There are a number of knowledge deployment tools that could be used. For instance, using Google Earth individuals could locate their dams and then request information on their particular dam levels.

Slide 12
(Click on image for a larger version)

Or they can look at it in terms of this gauge. They can have it on their desktop as a water resource manager and go in and see how they are going in the ACT region in relation to water that is in the dams.

Slide 13
(Click on image for a larger version)

This slide epitomises a vision for us in relation to what can happen with water resource informatics. Let's use this example of seasonal forecasting of water allocation, up to about six months.
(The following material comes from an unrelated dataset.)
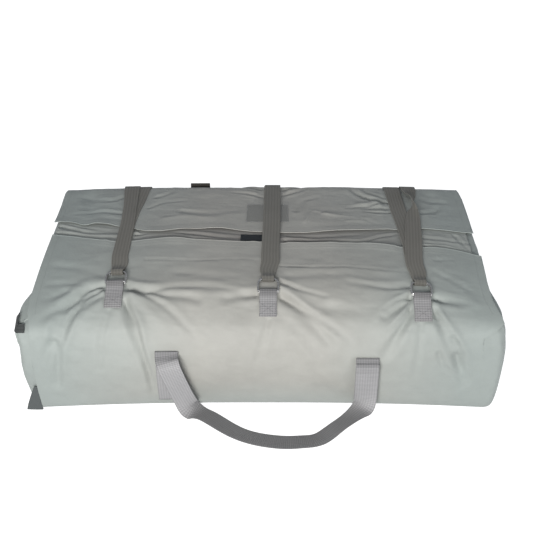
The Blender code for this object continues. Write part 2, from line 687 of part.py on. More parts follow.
def underlap():
    rows = []
    for share in np.linspace(0, 1, UNDERLAP_ROWS + 1):
        row = []
        for x in np.linspace(*UNDERLAP_ENDS, UNDERLAP_COLUMNS + 1):
            low = closure_y(x, 1) - UNDERLAP_TUCK
            high = closure_y(x, 2) + UNDERLAP_TUCK
            s = section(x).s_at(low + share * (high - low))
            row.append(section(x).point(s, -UNDERLAP_DROP))
        rows.append(row)
    return sheet("underlap", rows, UNDERLAP_CLOTH, GREY_CLOTH)


def end_grid(side):
    """Rows of points of one end's cloth, from the front seam round the end to the back seam."""
    seam = section(side * END_SEAM)
    rows = []
    for _, s_front, s_back, drop, height, *reaches, most_radius in END_ROWS:
        reach, swell = reaches[:2] if side > 0 else reaches[2:]
        front = seam.point(s_front, -drop)
        back = seam.point(seam.length - s_back, -drop)
        front_y = front.y
        if side < 0:
            heights, recesses = zip(*LEFT_RECESS)
            front_y += float(np.interp(front.z, heights, recesses))
        front_seam = SEAM + abs(side_x(FRONT_SIDES, min(s_front, SEAM_TOP), 2 if side > 0 else 1))
        back_seam = END_SEAM + SEAM
        radius = min(most_radius, reach - max(front_seam, back_seam) - MM)

        def end_point(y):
            top = seam.top_height(y)
            swollen = ease((FRONT_CORNER[0] - y) / (FRONT_CORNER[0] - FRONT_CORNER[1]))
            share = (y - front_y) / (back.y - front_y)
            bulge = END_BULGE * math.sin(math.pi * share) if height > 0 else 0.0
            z = top + height if height < 0 else height * (top - WALL_UNDER_TOP) / WALL_TOP
            return reach + swell * swollen + bulge, z

        def corner(at_seam, start, inward):
            """From the seam round the corner. inward is the way from the face toward the middle."""
            x_end, _ = end_point(start.y + inward * radius)
            points = [(at_seam + share * (x_end - radius - at_seam), start.y, start.z) for share in (0.0, 0.5)]
            for turn in np.linspace(0, math.pi / 2, 5):
                y = start.y + inward * radius * (1 - math.cos(turn))
                z = start.z + (end_point(y)[1] - start.z) * ease(2 * turn / math.pi)
                points.append((x_end - radius * (1 - math.sin(turn)), y, z))
            return points

        start = Vector((0, front_y, front.z))
        row = corner(front_seam, start, 1)
        low, high = front_y + radius, back.y - radius
        for share in END_COLUMNS:
            y = low + share * (high - low)
            row.append((end_point(y)[0], y, end_point(y)[1]))
        row += corner(back_seam, back, -1)[::-1]
        points = [Vector((side * x, y, max(z, 0.0))) for x, y, z in row]
        rows.append(points if side > 0 else points[::-1])
    return rows


def end_panels():
    grids = {}
    for name, side in (("end_panel_right", 1), ("end_panel_left", -1)):
        grids[side] = end_grid(side)
        sheet(name, grids[side], CLOTH, GREY_CLOTH)
    return grids


def base_panel(grids):
    """A flat cloth that fills the outline of the rims."""
    outline = []
    for side in (1, -1):
        for x in np.linspace(-side * BASE_STRAIGHT, side * BASE_STRAIGHT, 9):
            rim = -RIM_LAP if side > 0 else section(x).length
            outline.append((x, section(x).point(rim).y))
        outline += [(point.x, point.y) for point in grids[side][0][END_TURN_START:-END_TURN_START]]
    form = bmesh.new()
    layers = []
    for z in (0.0, CLOTH):
        inset = [(x - math.copysign(SEAM, x), y - math.copysign(SEAM, y), z) for x, y in outline]
        layers.append([form.verts.new(point) for point in inset])
    for place in range(len(outline)):
        after = (place + 1) % len(outline)
        form.faces.new((layers[0][place], layers[0][after], layers[1][after], layers[1][place]))
    for layer in layers:
        form.faces.new(layer)
    face_outward(form)
    return add_object("base_panel", form, GREY_CLOTH, smooth=False)


def corner_tuck():
    rows = []
    for height, left, y in TUCK_ROWS:
        right = side_x(FRONT_SIDES, height, 1) - SEAM - REST
        row = []
        for share in TUCK_SHARES:
            bow = TUCK_BOW * math.sin(math.pi * share)
            row.append(Vector((left + share * (right - left), y - bow, height)))
        rows.append(row)
    return sheet("corner_tuck", rows, TUCK_CLOTH, DARK_CLOTH)


def patch(name, box, from_edge, lift, thickness, finish, counts):
    """A small sheet that follows the cover, with its outer face at this height over it."""
    left, right, low, high = box
    rows = []
    for s_share in np.linspace(0, 1, counts[1] + 1):
        row = []
        for share in np.linspace(0, 1, counts[0] + 1):
            x = left + share * (right - left)
            s = low + s_share * (high - low)
            if from_edge:
                s += section(x).s_at(closure_y(x, 1)) + HOOK_FROM_EDGE
            row.append(section(x).point(s, lift))
        rows.append(row)
    return sheet(name, rows, thickness, finish)


def along_x(x, s, width=STRAP_WIDTH):
    """Direction across a piece of webbing, level with the cover under it."""
    return (section(x + width / 2).point(s) - section(x - width / 2).point(s)).normalized()


class RingFrame:
    """Where a tab's two rings lie: both flat, one over the other."""

    def __init__(self, x, bar):
        self.origin = section(x).point(bar, LOWER_BAR)
        self.up = (section(x).point(bar + RING_REACH, LOWER_BAR) - self.origin).normalized()
        across = along_x(x, bar + RING_REACH / 2)
        self.across = (across - self.up * across.dot(self.up)).normalized()
        self.facing = self.across.cross(self.up)
        reach = (section(x).point(bar + RING_REACH, LOWER_BAR) - self.origin).length
        self.bow = bar + RING_REACH**2 / reach

    def at(self, out, along, rise):
        return self.origin + self.across * out + self.up * along + self.facing * rise


def tab(name, x, low, bar):
    """Webbing sewn flat, round the two ring bars and back over itself."""
    frame = RingFrame(x, bar)
    stations = []
    for s in np.linspace(low, bar - TAB_NEAR, len(TAB_UPPER_EXTRA)):
        stations.append((section(x).point(s, REST + BELT / 2), along_x(x, s), TAB_WIDTH))
    for along, rise in TAB_TURN:
        stations.append((frame.at(0, along, rise), frame.across, TAB_WIDTH))
    upper = np.linspace(bar - TAB_UPPER_NEAR, low + TAB_UPPER_SHORT, len(TAB_UPPER_EXTRA))
    for s, extra in zip(upper, TAB_UPPER_EXTRA):
        lift = REST + BELT / 2 + LAYER + extra
        stations.append((section(x).point(s, lift), along_x(x, s), TAB_WIDTH))
    return webbing(f"tab_{name}", stations, BELT, PALE_WEBBING)


def ring_outline():
    """The D of a ring: a straight bar, then straight sides into a flattened bow."""
    bar = [(share * RING_HALF_WIDTH, 0.0) for share in (-RING_BAR_HALF, RING_BAR_HALF)]
    right = [(across * RING_HALF_WIDTH, along * RING_REACH) for across, along in RING_SHOULDERS]
    low = RING_BOW_FROM * RING_REACH
    bow = []
    for angle in np.linspace(0, math.pi, RING_BOW_STEPS + 1):
        out = math.copysign(abs(math.cos(angle)) ** RING_SQUARENESS, math.cos(angle))
        bow.append((RING_HALF_WIDTH * out, low + (RING_REACH - low) * math.sin(angle) ** RING_SQUARENESS))
    left = [(-across, along) for across, along in reversed(right)]
    return bar + right + bow + left


def ring(name, x, bar, rise):
    frame = RingFrame(x, bar)
    outline = ring_outline()
    rings = []
    for place, (out, along) in enumerate(outline):
        before, after = outline[place - 1], outline[(place + 1) % len(outline)]
        way = Vector((after[0] - before[0], after[1] - before[1])).normalized()
        outward = frame.across * way.y - frame.up * way.x
        wire = []
        for part in range(WIRE_SIDES):
            turn = math.tau * (part + 0.5) / WIRE_SIDES
            aside = outward * math.cos(turn) + frame.facing * math.sin(turn)
            wire.append(frame.at(out, along, rise) + aside * RING_WIRE / 2)
        rings.append(wire)
    return loft(f"ring_{name}", rings, STEEL, closed=True)


def follow(table, s):
    """x, height, width and turn of a strap at s."""
    table = np.array(table)
    return [float(np.interp(s, table[:, 0], table[:, column])) for column in (1, 2, 3, 4)]


def strap_places(first, last):
    places = [first]
    while places[-1] < last - STRAP_SHORTEST:
        step = STRAP_STEP
        for low, high in STRAP_BENDS:
            if low < places[-1] < high:
                step = STRAP_BEND_STEP
        places.append(min(places[-1] + step, last))
    return places


def strap_station(s, x, lift, width, turn):
    here = section(x).point(s, lift)
    out = (section(x).point(s, lift + MM) - here).normalized()
    angle = math.radians(turn)
    return here, along_x(x, s) * math.cos(angle) + out * math.sin(angle), width


def strap(name, x, bar):
    """Webbing from its sewn end over the top, round the ring bows and back over itself."""
    tables = STRAPS[name]
    frame = RingFrame(x, bar)
    start = frame.bow + STRAP_NEAR[-1][0] + STRAP_STEP
    stations = []
    for s in reversed(strap_places(start, tables["sewn"][-1][0])):
        stations.append(strap_station(s, *follow(tables["sewn"], s)))
    for s, lift, _, width in reversed(STRAP_NEAR):
        stations.append(strap_station(frame.bow + s, x, lift, width, 0))
    for along, rise, width in STRAP_TURN:
        stations.append((frame.at(0, RING_REACH + along, rise), frame.across, width))
    for s, _, lift, width in STRAP_NEAR:
        stations.append(strap_station(frame.bow + s, x, lift, width, 0))
    for s in strap_places(start, tables["free"][-1][0]):
        stations.append(strap_station(s, *follow(tables["free"], s)))
    return webbing(f"strap_{name}", stations, BELT, WEBBING)


def leg(side, x, low, high, inward):
    """Stations up a sewn leg and over its fold. side is 1 at the front and -1 at the back."""
    here = section(x)
    route = [(s, LEG_LIFT) for s in np.linspace(low, high, LEG_STEPS + 1)[:-1]]
    route += [(high + s, lift) for s, lift in LEG_FOLD]
    stations = []
    for s, lift in route:
        s = s if side > 0 else here.length - s
        stations.append((here.point(s, lift), along_x(x, s) * inward, HANDLE_WIDTH))
    return stations


def loop_stations(rows):
    line = smooth_line(rows, LOOP_STEPS)
    return [(Vector(row[:3]), Vector(row[3:]), HANDLE_WIDTH) for row in line]


def front_handle():
    stations = leg(1, *FRONT_LEFT_LEG, 1)
    stations += loop_stations(FRONT_LOOP)
    stations += leg(1, *FRONT_RIGHT_LEG, -1)[::-1]
    return webbing("front_handle", stations, GRIP, PALE_WEBBING)


def back_handle():
    x, low, high = BACK_LEFT_LEG
    stations = leg(-1, x, low, high, 1)[:-len(LEG_FOLD)]
    stations += [(Vector((x, y, z)), (1, 0, 0), HANDLE_WIDTH) for y, z in BACK_STAND]
    stations += loop_stations(BACK_LOOP)
    stations += leg(-1, *BACK_RIGHT_LEG, -1)[::-1]
    return webbing("back_handle", stations, GRIP, WEBBING)


def end_loop(grid):
    """A short band of webbing round the left end's front corner."""
    stations = []
    row = int(END_LOOP_ROW)
    share = END_LOOP_ROW - row
    for place in END_LOOP_COLUMNS:
        column = len(grid[0]) - 1 - place
        here = grid[row][column].lerp(grid[row + 1][column], share)
        up = (grid[row + 1][column] - grid[row - 1][column]).normalized()
        beside = grid[row][column - 1] - grid[row][min(column + 1, len(grid[0]) - 1)]
        out = up.cross(beside).normalized()
        if out.dot(Vector((here.x, here.y, 0))) < 0:
            out = -out
        stations.append((here + out * (END_LOOP_LIFT + GRIP / 2), up, END_LOOP_WIDTH))
    return webbing("end_loop", stations, GRIP, WEBBING)


def clear_scene():
    for made in list(bpy.data.objects):
        bpy.data.objects.remove(made)


def main():
    clear_scene()
    front_panel()
    back_panel()
    underlap()
    grids = end_panels()
    base_panel(grids)
    corner_tuck()
    patch("window_pocket", WINDOW, False, REST + WINDOW_FILM, WINDOW_FILM, FILM, (6, 6))
    patch("hook_patch", HOOK_PATCH, True, HOOK_DEPTH + REST - UNDERLAP_DROP, HOOK_DEPTH, HOOK_TAPE, (4, 2))
    for name, x, low, bar in TABS:
        tab(name, x, low, bar)
        ring(f"{name}_lower", x, bar, 0.0)
        ring(f"{name}_upper", x, bar, RING_STACK)
        strap(name, x, bar)
    front_handle()
    back_handle()
    end_loop(grids[-1])


main()
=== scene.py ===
"""The boat carry cover with its visual pieces, its materials and its stage.

Everything sewn lies on one outer form: a section that runs from the front rim up the front, over the top
and down the back, measured along its own length as s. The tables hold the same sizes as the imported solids.
"""

import math

import bmesh
import bpy
import numpy as np
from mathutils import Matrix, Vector


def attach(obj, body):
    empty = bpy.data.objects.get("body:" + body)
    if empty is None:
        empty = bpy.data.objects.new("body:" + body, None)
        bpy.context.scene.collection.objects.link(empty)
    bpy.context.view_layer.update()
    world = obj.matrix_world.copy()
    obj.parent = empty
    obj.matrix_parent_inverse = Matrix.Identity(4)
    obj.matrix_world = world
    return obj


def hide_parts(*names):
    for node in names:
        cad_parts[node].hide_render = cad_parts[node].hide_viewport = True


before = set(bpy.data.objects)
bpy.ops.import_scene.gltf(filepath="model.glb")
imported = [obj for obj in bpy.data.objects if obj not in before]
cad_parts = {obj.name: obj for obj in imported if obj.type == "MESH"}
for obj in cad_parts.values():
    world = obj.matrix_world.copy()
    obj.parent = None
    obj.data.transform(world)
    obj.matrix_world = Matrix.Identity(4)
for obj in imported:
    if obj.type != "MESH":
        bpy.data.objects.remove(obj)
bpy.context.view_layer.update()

bl_info = {
    "name": "Boat carry cover",
    "version": (1, 0, 0),
    "blender": (4, 5, 0),
    "location": "View3D > Sidebar > Cover",
    "description": "Builds the cloths, webbing, rings, patches and stage of the boat carry cover",
    "category": "Object",
}

MM = 0.001


def metres(rows, plain=0):
    """A table that is written in millimetres, apart from this many last columns."""
    sizes = [len(row) - plain for row in rows]
    return [tuple(v / 1000 for v in row[:size]) + row[size:] for row, size in zip(rows, sizes)]


# Driving sizes
CLOTH = 2.5 * MM  # coated cloth with its coating and hems
SEAM = 0.8 * MM  # between two cloths that meet edge to edge
REST = 0.5 * MM  # under a piece that lies on another
BELT = 1.6 * MM  # thickness of the strap and tab webbing
GRIP = 1.8 * MM  # thickness of the handle webbing
STRAP_WIDTH = 40 * MM
TAB_WIDTH = 38 * MM
HANDLE_WIDTH = 50 * MM
RING_WIRE = 4.0 * MM
RING_HALF_WIDTH = 22 * MM  # to the middle of the wire
RING_REACH = 36 * MM  # from the bar to the bow
LAYER = BELT + REST  # one webbing layer on the next
UNDERLAP_DROP = CLOTH + 0.8 * MM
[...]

We start by bringing in information from somewhere on the Southern Oscillation Index and sea surface temperature. We're bringing in flow information into the modelling structures in relation to WRON. We can get forecast models out of that. That can then be used with other modelling frameworks. There is water authority metering that can come into it as well. And then my Dad, at his farm, can go in and see, on a time scale that is relevant for him, what water is available there for him to suck out of the river that runs past his place, doing it at the right time and with the right amount.

The interesting thing about this is that we can set this up with the novel application stuff that we have got now, but the way that you set up the modelling frameworks and reporting needs to be generic enough that, as we come up with faster algorithms and better ways to put the models together, the infrastructure doesn't change but the components within it do. And that is the real challenge for a lot of this work: having those generic frameworks that we can put the updated componentry into.

Slide 14
(Click on image for a larger version)

I will finish now with this vision statement about: Delivering risk-informed, dynamic, timely reporting and forecasting of Australia's water resources.